Keep at least 4 to 6 dB of short-term LUFS difference between the breakdown and the drop. The integrated LUFS can still hit -14, but the dynamic story should stay intact. Heavy mastering compression that flattens the drop kills the genre’s entire emotional architecture. Use slow attack, moderate ratio, and aim for no more than 2-3 dB of gain reduction at the loudest moments.
5. Is AI mastering good enough for drum and bass?
For most bedroom producers, yes. AI mastering handles loudness, headroom, and translation reliably, and the iteration speed is far higher than working with a human engineer. Manual mastering still wins on album-length releases, signature artistic projects, or when you want creative input on the mastering aesthetic. For singles, EPs, and most streaming releases, AI mastering covers the ground you actually need.
6. What’s the biggest mistake producers make when mastering drum and bass for streaming?

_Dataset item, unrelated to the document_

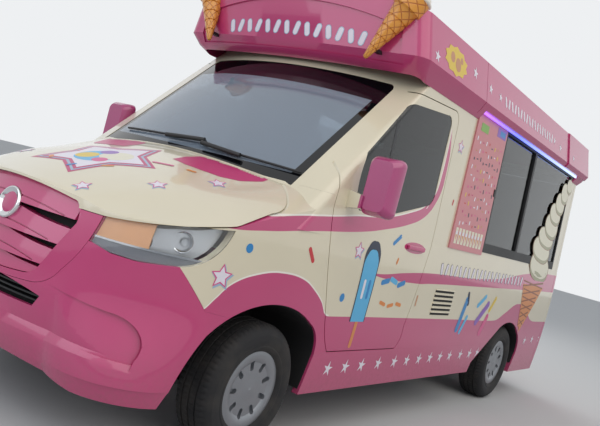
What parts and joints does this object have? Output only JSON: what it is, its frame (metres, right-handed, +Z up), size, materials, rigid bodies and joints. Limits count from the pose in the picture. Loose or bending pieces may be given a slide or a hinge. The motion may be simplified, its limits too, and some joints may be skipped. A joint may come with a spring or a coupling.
{
  "type": "ice cream truck",
  "caption": "Ice cream van: panel van with a hollow cab and serving space, hatch windows, tall roof header with cone shapes, opening doors and bonnet, steered and rolling wheels.",
  "frame": {"origin": "on the ground, under the middle of the van's length and width", "axes": "+X forward, +Y to the vehicle's left, where the serving hatch is, +Z up"},
  "size_m": [5.9357, 2.441, 2.7697],
  "materials": {
    "rose_paint": "gloss",
    "rose_gelcoat": "gloss",
    "cream_paint": "gloss",
    "lamp_lens": "clear",
    "tinted_glass": "clear",
    "black_frame": "satin",
    "menu_panel": "gloss",
    "cone_plastic": "gloss",
    "rose_plastic": "gloss",
    "dark_plastic": "textured",
    "red_lens": "gloss",
    "liner_plastic": "textured",
    "grey_floor": "textured",
    "chassis_paint": "satin",
    "cast_metal": "rough",
    "exhaust_steel": "satin",
    "dash_plastic": "textured",
    "seat_fabric": "woven",
    "white_laminate": "satin",
    "stainless_panel": "brushed",
    "tyre_rubber": "matte",
    "silver_trim": "satin"
  },
  "bodies": {
    "body": {"sill_skirts": "rose_paint", "bumper_front": "rose_paint", "grille": "rose_paint", "headlamps": "lamp_lens", "fender_left": "cream_paint", "fender_right": "cream_paint", "cab_shell": "cream_paint", "windscreen": "tinted_glass", "body_side_left": "cream_paint", "body_side_right": "cream_paint", "rear_frame": "cream_paint", "header": "rose_gelcoat", "cones": "cone_plastic", "floor": "grey_floor", "window_frames": "black_frame", "window_glass": "tinted_glass", "menu_board": "menu_panel", "bumper_rear": "dark_plastic", "tail_lamps": "red_lens", "arch_liners": "liner_plastic", "front_subframe": "chassis_paint", "rear_axle": "chassis_paint", "chassis_frame": "chassis_paint", "engine_block": "cast_metal", "exhaust": "exhaust_steel", "fuel_tank": "dark_plastic", "dashboard": "dash_plastic", "seats": "seat_fabric", "counter": "white_laminate", "soft_serve_machine": "stainless_panel"},
    "bonnet_lid": {"bonnet": "cream_paint"},
    "cab_door_left": {"door_left": "cream_paint", "door_glass_left": "tinted_glass", "mirror_left": "rose_plastic"},
    "cab_door_right": {"door_right": "cream_paint", "door_glass_right": "tinted_glass", "mirror_right": "rose_plastic"},
    "rear_leaf_left": {"rear_door_left": "cream_paint"},
    "rear_leaf_right": {"rear_door_right": "cream_paint"},
    "steer_left": {"knuckle_left": "cast_metal"},
    "steer_right": {"knuckle_right": "cast_metal"},
    "wheel_front_left": {"tyre_front_left": "tyre_rubber", "rim_front_left": "silver_trim"},
    "wheel_front_right": {"tyre_front_right": "tyre_rubber", "rim_front_right": "silver_trim"},
    "wheel_rear_left": {"tyre_rear_left": "tyre_rubber", "rim_rear_left": "silver_trim"},
    "wheel_rear_right": {"tyre_rear_right": "tyre_rubber", "rim_rear_right": "silver_trim"}
  },
  "joints": [
    {"name": "bonnet_hinge", "type": "hinge", "parent": "body", "child": "bonnet_lid", "pos_m": [1.822, 0, 1.45], "axis": [0, -1, 0], "range_deg": [0, 50]},
    {"name": "cab_door_left_hinge", "type": "hinge", "parent": "body", "child": "cab_door_left", "pos_m": [1.712, 0.975, 1], "axis": [0, 0, -1], "range_deg": [0, 70]},
    {"name": "cab_door_right_hinge", "type": "hinge", "parent": "body", "child": "cab_door_right", "pos_m": [1.712, -0.975, 1], "axis": [0, 0, 1], "range_deg": [0, 70]},
    {"name": "rear_door_left_hinge", "type": "hinge", "parent": "body", "child": "rear_leaf_left", "pos_m": [-2.931, 0.806, 1.4], "axis": [0, 0, -1], "range_deg": [0, 170]},
    {"name": "rear_door_right_hinge", "type": "hinge", "parent": "body", "child": "rear_leaf_right", "pos_m": [-2.931, -0.806, 1.4], "axis": [0, 0, 1], "range_deg": [0, 170]},
    {"name": "steer_left_kingpin", "type": "hinge", "parent": "body", "child": "steer_left", "pos_m": [1.962, 0.765, 0.25], "axis": [0, -0.2216, 0.9751], "range_deg": [-35, 35]},
    {"name": "steer_right_kingpin", "type": "hinge", "parent": "body", "child": "steer_right", "pos_m": [1.962, -0.765, 0.25], "axis": [0, 0.2216, 0.9751], "range_deg": [-35, 35]},
    {"name": "wheel_front_left_spin", "type": "hinge", "parent": "steer_left", "child": "wheel_front_left", "pos_m": [1.962, 0.845, 0.345], "axis": [0, 1, 0], "continuous": true},
    {"name": "wheel_front_right_spin", "type": "hinge", "parent": "steer_right", "child": "wheel_front_right", "pos_m": [1.962, -0.845, 0.345], "axis": [0, 1, 0], "continuous": true},
    {"name": "wheel_rear_left_spin", "type": "hinge", "parent": "body", "child": "wheel_rear_left", "pos_m": [-1.703, 0.845, 0.345], "axis": [0, 1, 0], "continuous": true},
    {"name": "wheel_rear_right_spin", "type": "hinge", "parent": "body", "child": "wheel_rear_right", "pos_m": [-1.703, -0.845, 0.345], "axis": [0, 1, 0], "continuous": true}
  ],
  "couplings": [
    {"joint": "steer_right_kingpin", "follows": "steer_left_kingpin", "ratio": 1}
  ]
}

Trying to master too loud. Producers see other DnB tracks sitting around -8 LUFS and assume that’s the target. It isn’t. Streaming platforms turn loud tracks down, and the damage from over-compression stays after the loudness is gone. The result is a master that sounds worse than a more dynamic version would have. -14 LUFS integrated is the baseline. Push slightly louder only if the track demands it.